Consequently, the importance and relevance of the proposal could be analyzed from the point of view of the computer vision problems that have to deal with planes as the core geometric model present everywhere in the hand-made 3D real world. As mentioned previously, they were designed with geometric constraints that could be exploited. In this experimental setup, the validation was performed for cubes whose visible faces were at most three orthogonal planes. This is a subset of problems in which the solution can be considered, but it is widely present in many applications. For example, the case study for 3D markers, but also for mapping in robotic purposes such as SLAM, in which different views of a corridor could be seen at most as three orthogonal planes (floor, wall and ceil).

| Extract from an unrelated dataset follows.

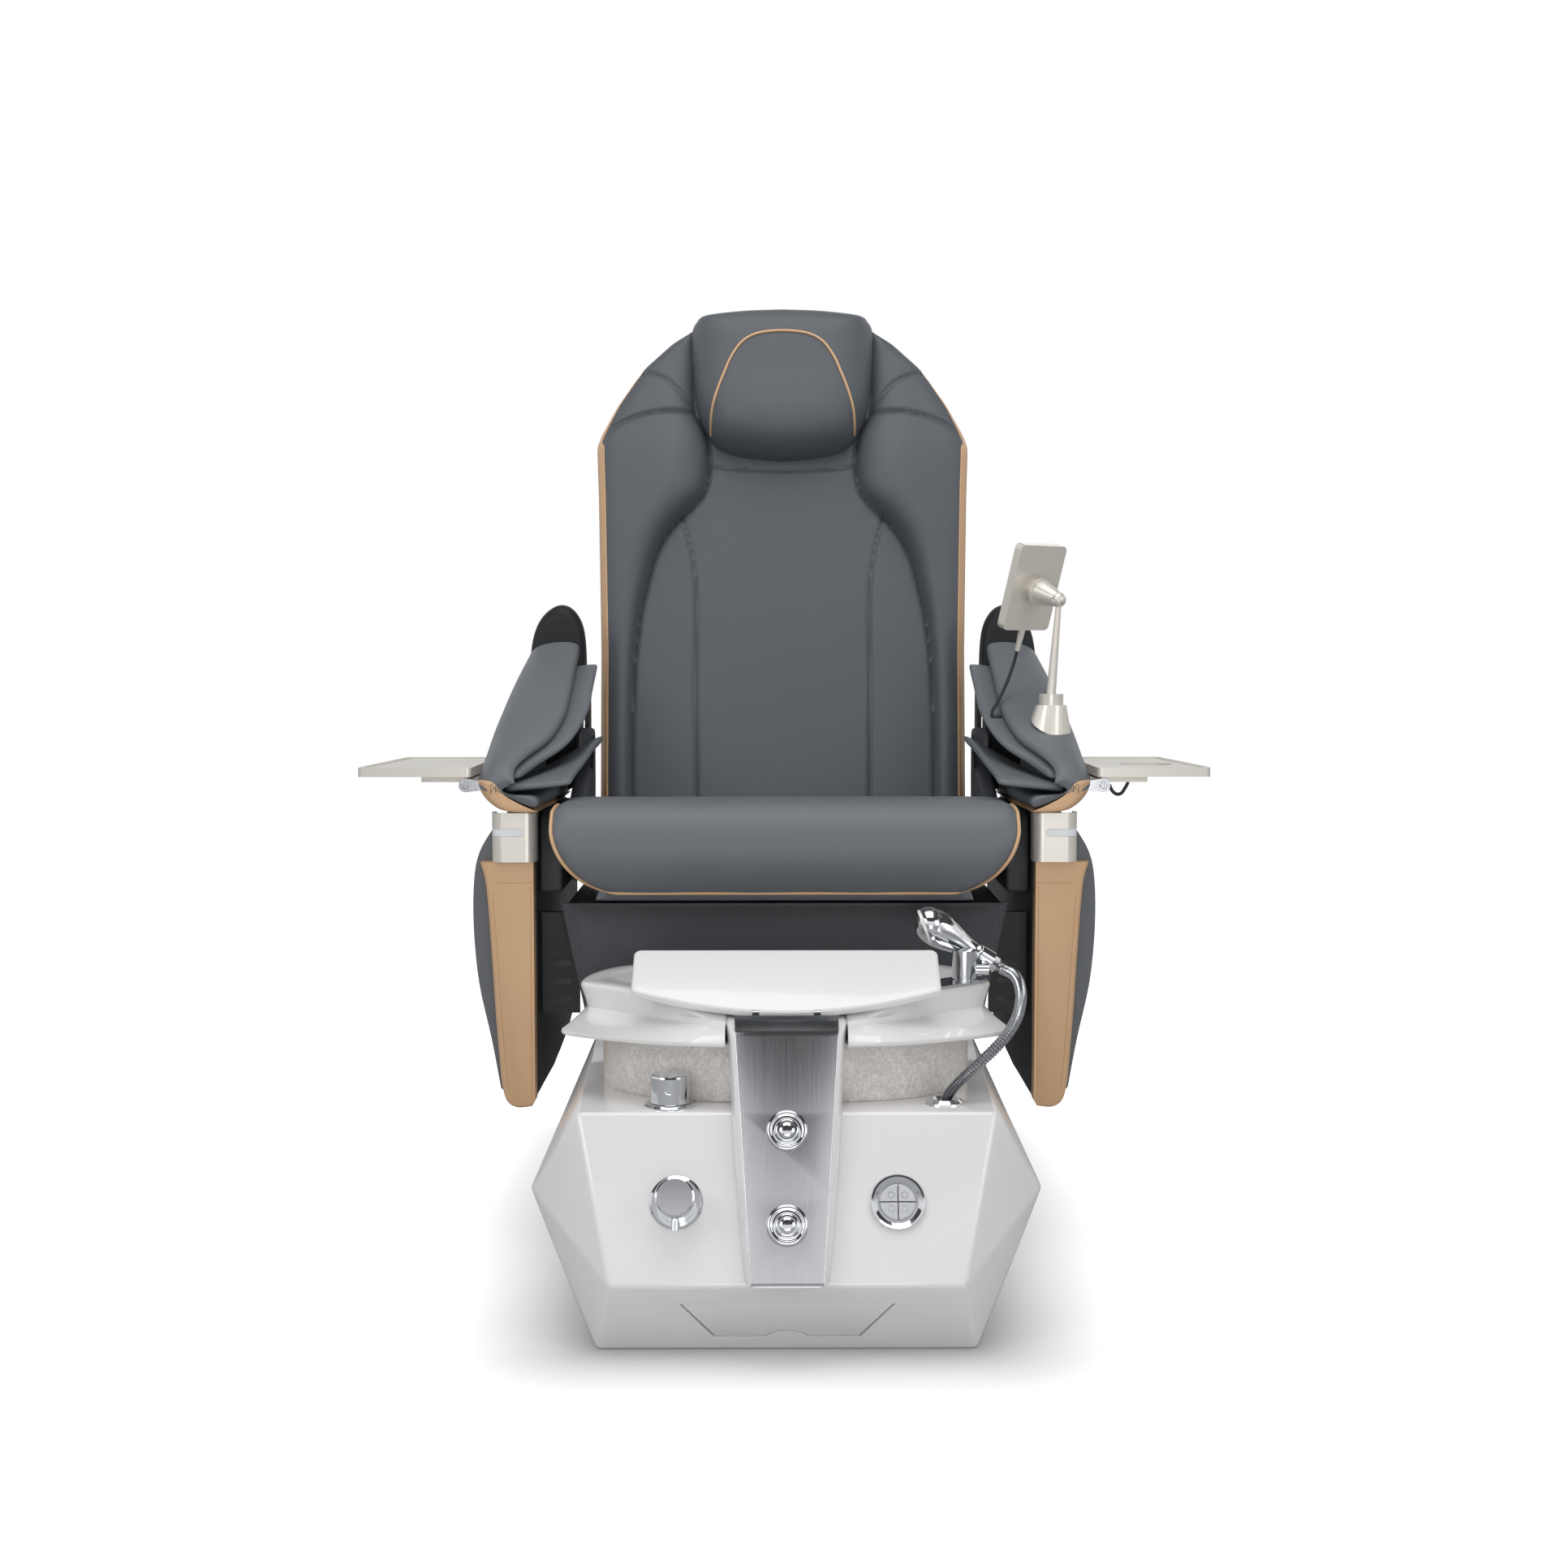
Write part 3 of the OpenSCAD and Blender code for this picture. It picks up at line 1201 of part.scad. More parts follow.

The generalization of the proposal for many orthogonal planes is direct, and strict constraints could be incorporated without changing the proposal, as we analyzed in the scene reconstruction case study. This case is frequent for non-calibrated cameras, which are not able to provide orthogonal planes even though they exist because of the geometric distortions of the camera. Hence, it is recommended that intrinsic calibration be used to minimize the effects of optical distortions on the image.

In future research, we plan to model other geometrical constraints for planes that can be useful for other applications (for example, we plan to use other geometrical objects for calibration purposes of a multi-camera system). At the same time, we would like to introduce a random selection of the landmarks of the first iteration to not depend on the first selection of points. This could be approached from a RANSAC point of view but speeding up the solution based on the characteristics of the method. This is because it could provide the hypothesis of the planar model considering all planes while reducing the number of iterations that the method should perform. Finally, the clustering-based unsupervised step could be improved by incorporating other characteristics of the scene as the Prior-MLESAC does to reduce the iterations needed to obtain the model fitting and, consequently, the processing time.